WASHINGTON — California needs to solve its financial crisis by itself and should not expect an emergency bailout from the White House, an array of Obama administration officials said Thursday, making clear they had no appetite to step in and provide financial assistance or loan guarantees.
"Look, we're going to examine what we can do. What we need to do, however, is to treat states fairly and that means uniformly," David Axelrod, senior advisor to the president, said in an interview. "Whatever we do for one state, there will be other states who also will want to do that. And there's a limit to what the government can do."
Axelrod indicated that federal intervention on California's behalf would set a dangerous precedent.
"There's no doubt that there are states all over this country who have problems -- not problems the size of California -- but significant problems. And every governor in the country wants and needs assistance," he said.

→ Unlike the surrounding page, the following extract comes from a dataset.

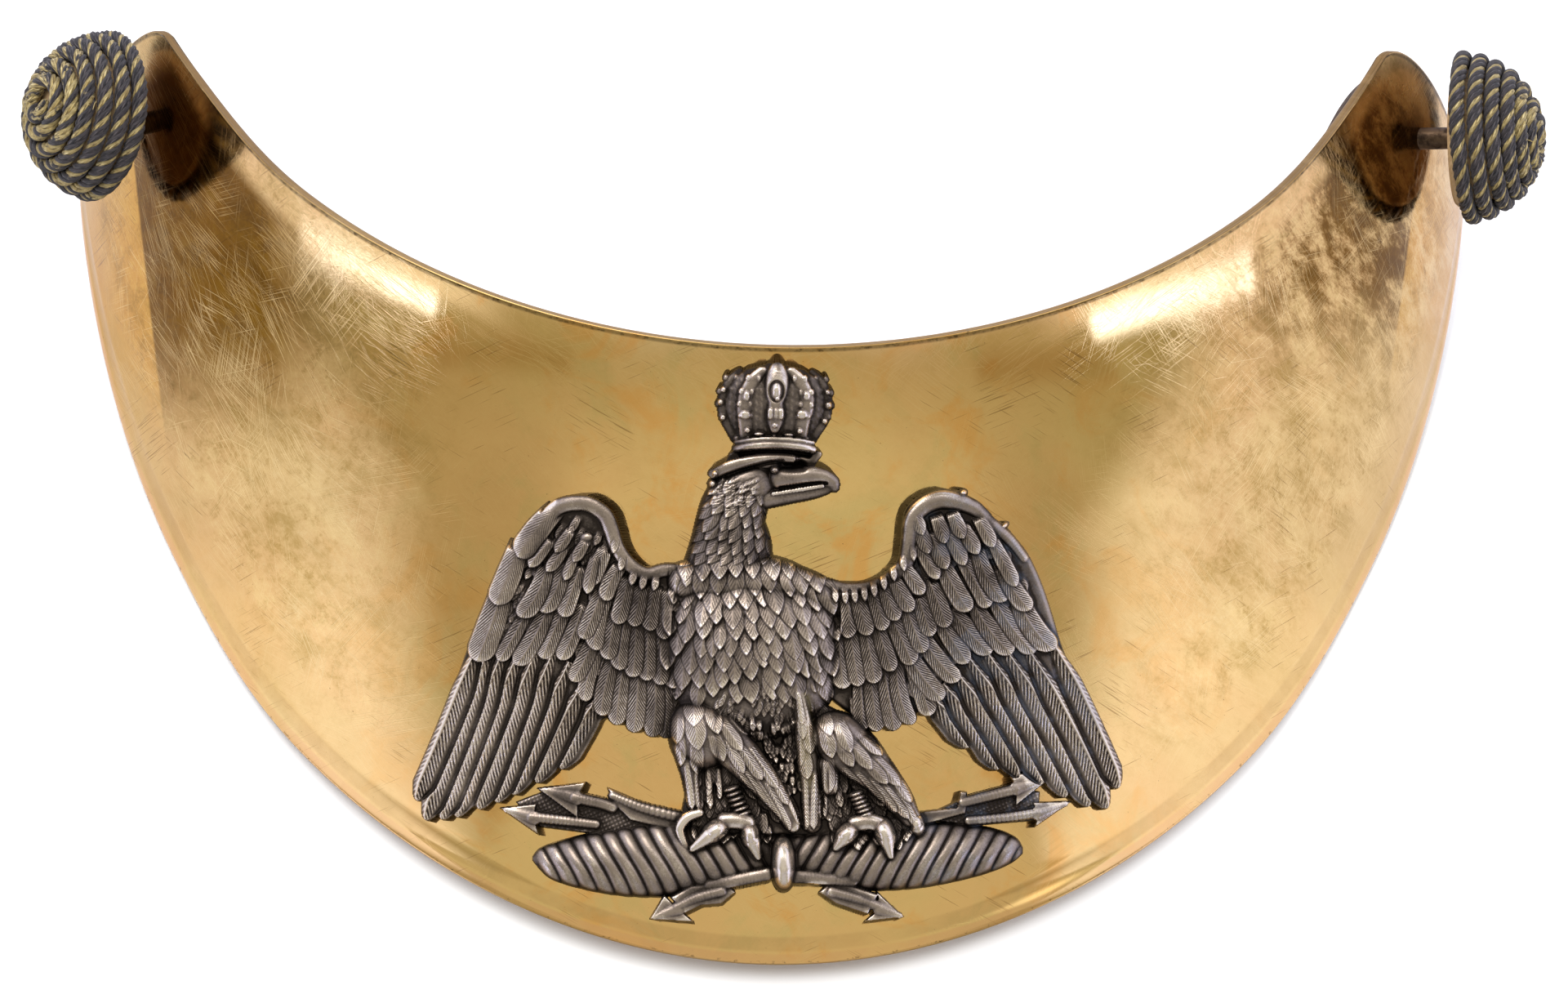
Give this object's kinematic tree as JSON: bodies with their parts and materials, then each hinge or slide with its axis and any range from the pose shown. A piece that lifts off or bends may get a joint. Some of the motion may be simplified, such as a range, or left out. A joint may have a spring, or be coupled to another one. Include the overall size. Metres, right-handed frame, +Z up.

It is exceedingly rare for the federal government to help a state weather a short-term cash crisis such as the one California faces, administration officials said.
Even if the president were to make an exception for California, the aid would need to come on unattractive terms so as not to send a message that distressed states can expect Washington to engineer a painless rescue.
Although the $700-billion federal bailout fund potentially could be tapped to help California, Treasury Secretary Timothy Geithner expressed doubt Thursday that he had the authority, without new congressional legislation, to aid California under the program originally set up by Congress to rescue financial institutions.
The legislation creating the Troubled Asset Relief Program, or TARP, specifically restricted use of the money to financial institutions.
It also limited troubled assets to mortgages or mortgage-related securities "issued on or before March 14, 2008."
The Bush administration expanded the use of the bailout fund to provide loans to General Motors and Chrysler.
To get Congress to release the second half of the fund, Obama's top economic advisor, Lawrence Summers, promised in a Jan. 15 letter to Senate Majority Leader Harry Reid that the new administration would limit assistance to financial institutions and automakers. But the letter also said the president could enact new initiatives aimed at "forestalling a significant economic dislocation."